Required work: Using the data below, determine the number of lines that include the string "body". Write only that number.

——————

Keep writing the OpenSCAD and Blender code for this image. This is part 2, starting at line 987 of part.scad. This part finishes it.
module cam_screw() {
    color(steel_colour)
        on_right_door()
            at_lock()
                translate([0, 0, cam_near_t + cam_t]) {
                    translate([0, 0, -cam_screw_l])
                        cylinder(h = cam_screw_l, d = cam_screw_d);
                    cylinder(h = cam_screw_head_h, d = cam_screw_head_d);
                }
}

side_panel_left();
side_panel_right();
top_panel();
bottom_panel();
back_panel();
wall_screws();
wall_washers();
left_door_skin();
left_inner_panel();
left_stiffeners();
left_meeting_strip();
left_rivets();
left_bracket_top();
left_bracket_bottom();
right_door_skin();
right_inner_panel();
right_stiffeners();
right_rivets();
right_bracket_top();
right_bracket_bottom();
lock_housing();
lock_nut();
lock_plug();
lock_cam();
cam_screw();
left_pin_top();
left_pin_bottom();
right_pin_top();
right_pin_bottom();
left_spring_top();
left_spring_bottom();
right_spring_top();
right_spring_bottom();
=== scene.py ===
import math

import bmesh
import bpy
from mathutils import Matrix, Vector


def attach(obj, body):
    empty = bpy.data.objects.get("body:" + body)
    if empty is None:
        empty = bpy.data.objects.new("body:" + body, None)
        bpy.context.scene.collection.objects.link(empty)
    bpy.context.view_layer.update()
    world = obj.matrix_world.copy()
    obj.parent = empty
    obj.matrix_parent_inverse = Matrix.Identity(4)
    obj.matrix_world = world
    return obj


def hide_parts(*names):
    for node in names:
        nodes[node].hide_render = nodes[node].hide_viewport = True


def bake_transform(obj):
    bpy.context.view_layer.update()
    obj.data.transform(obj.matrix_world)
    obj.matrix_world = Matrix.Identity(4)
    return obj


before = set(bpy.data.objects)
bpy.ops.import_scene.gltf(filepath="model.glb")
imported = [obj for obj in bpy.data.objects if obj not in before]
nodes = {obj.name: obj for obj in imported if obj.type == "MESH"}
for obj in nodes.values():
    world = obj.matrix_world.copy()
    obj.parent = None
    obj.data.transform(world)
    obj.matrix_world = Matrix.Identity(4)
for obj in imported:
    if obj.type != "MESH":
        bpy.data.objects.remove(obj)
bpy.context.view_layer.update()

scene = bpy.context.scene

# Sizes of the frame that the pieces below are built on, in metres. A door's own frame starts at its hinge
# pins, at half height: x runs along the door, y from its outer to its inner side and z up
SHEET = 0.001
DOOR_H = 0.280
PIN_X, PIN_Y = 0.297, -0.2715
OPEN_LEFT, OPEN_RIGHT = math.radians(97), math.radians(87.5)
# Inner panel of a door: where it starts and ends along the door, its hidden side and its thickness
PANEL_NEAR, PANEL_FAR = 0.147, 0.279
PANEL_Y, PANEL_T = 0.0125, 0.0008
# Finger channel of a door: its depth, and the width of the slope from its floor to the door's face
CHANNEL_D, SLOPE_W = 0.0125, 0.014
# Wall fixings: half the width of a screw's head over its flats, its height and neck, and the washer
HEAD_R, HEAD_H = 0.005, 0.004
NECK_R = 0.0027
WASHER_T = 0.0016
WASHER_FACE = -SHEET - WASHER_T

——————

Answer to this task: 3